* _PROVIDED ENTRIES_
┌────────

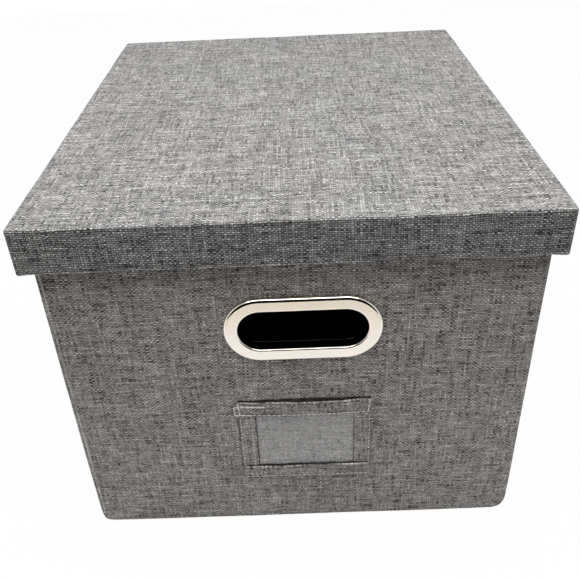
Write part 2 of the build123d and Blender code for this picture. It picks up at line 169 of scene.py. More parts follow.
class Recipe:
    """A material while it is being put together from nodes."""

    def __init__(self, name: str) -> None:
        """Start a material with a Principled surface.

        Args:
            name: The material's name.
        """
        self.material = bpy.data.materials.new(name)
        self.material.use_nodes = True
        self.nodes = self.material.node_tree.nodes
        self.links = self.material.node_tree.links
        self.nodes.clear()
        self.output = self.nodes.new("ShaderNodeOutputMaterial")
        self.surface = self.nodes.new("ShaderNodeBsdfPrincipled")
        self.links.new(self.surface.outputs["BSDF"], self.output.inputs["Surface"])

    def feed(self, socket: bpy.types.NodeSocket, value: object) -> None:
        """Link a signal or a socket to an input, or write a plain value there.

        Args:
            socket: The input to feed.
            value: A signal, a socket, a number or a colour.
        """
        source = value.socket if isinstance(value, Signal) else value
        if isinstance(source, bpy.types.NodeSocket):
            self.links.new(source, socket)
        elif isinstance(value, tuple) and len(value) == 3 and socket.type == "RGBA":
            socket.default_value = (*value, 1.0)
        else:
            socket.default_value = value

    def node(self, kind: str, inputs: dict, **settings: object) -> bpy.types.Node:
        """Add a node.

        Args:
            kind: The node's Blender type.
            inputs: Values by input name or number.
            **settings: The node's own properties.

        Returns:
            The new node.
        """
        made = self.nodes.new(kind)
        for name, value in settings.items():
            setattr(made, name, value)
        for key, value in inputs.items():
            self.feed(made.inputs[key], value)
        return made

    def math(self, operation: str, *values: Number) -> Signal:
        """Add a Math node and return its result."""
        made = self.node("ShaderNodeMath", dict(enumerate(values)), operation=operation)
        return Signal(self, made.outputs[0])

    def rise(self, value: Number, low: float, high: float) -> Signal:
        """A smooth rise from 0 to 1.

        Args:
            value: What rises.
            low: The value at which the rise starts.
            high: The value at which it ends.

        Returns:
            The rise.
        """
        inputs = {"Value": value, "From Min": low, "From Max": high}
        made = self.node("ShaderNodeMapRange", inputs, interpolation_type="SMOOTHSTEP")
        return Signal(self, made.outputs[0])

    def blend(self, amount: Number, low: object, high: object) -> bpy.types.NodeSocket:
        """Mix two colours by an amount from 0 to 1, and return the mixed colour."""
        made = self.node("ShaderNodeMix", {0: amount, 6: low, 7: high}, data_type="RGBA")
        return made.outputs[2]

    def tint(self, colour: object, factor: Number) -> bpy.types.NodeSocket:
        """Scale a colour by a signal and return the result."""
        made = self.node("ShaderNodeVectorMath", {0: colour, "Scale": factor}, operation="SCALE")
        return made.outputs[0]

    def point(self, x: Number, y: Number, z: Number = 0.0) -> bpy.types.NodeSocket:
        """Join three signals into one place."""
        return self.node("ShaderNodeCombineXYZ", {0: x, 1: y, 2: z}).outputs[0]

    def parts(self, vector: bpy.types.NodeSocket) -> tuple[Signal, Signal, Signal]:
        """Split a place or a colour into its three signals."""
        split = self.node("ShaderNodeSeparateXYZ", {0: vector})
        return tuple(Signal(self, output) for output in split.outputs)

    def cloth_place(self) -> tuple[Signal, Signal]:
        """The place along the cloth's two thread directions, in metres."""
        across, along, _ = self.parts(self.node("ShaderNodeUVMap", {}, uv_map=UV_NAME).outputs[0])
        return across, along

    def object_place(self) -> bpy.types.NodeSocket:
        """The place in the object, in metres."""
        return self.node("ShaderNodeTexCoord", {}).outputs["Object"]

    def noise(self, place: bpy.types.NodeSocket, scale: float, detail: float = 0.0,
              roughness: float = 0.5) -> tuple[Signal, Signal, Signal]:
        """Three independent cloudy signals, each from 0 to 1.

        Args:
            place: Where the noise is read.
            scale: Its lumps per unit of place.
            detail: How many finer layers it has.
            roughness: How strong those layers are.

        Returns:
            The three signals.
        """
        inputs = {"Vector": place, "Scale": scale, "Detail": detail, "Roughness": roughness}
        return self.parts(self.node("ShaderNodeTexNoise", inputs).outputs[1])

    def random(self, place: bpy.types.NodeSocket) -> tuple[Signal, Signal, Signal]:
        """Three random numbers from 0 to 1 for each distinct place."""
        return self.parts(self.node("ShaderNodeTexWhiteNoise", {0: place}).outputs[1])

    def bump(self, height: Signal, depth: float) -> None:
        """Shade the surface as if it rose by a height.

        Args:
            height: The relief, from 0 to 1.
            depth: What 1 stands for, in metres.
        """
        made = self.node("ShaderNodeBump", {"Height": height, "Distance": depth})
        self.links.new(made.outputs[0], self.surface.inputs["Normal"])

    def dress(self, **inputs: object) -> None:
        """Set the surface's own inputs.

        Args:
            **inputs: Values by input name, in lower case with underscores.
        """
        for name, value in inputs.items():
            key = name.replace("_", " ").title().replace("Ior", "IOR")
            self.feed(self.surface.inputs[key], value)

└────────
┌────────

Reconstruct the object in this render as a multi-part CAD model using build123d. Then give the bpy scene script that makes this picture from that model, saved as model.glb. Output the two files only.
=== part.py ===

└────────

* _JOB_
Using the data above, reproduce exactly the lines from the line that contains "Write part 2" through the line that contains "plain value there.", including both.

* _REPLY_
Write part 2 of the build123d and Blender code for this picture. It picks up at line 169 of scene.py. More parts follow.
class Recipe:
    """A material while it is being put together from nodes."""

    def __init__(self, name: str) -> None:
        """Start a material with a Principled surface.

        Args:
            name: The material's name.
        """
        self.material = bpy.data.materials.new(name)
        self.material.use_nodes = True
        self.nodes = self.material.node_tree.nodes
        self.links = self.material.node_tree.links
        self.nodes.clear()
        self.output = self.nodes.new("ShaderNodeOutputMaterial")
        self.surface = self.nodes.new("ShaderNodeBsdfPrincipled")
        self.links.new(self.surface.outputs["BSDF"], self.output.inputs["Surface"])

    def feed(self, socket: bpy.types.NodeSocket, value: object) -> None:
        """Link a signal or a socket to an input, or write a plain value there.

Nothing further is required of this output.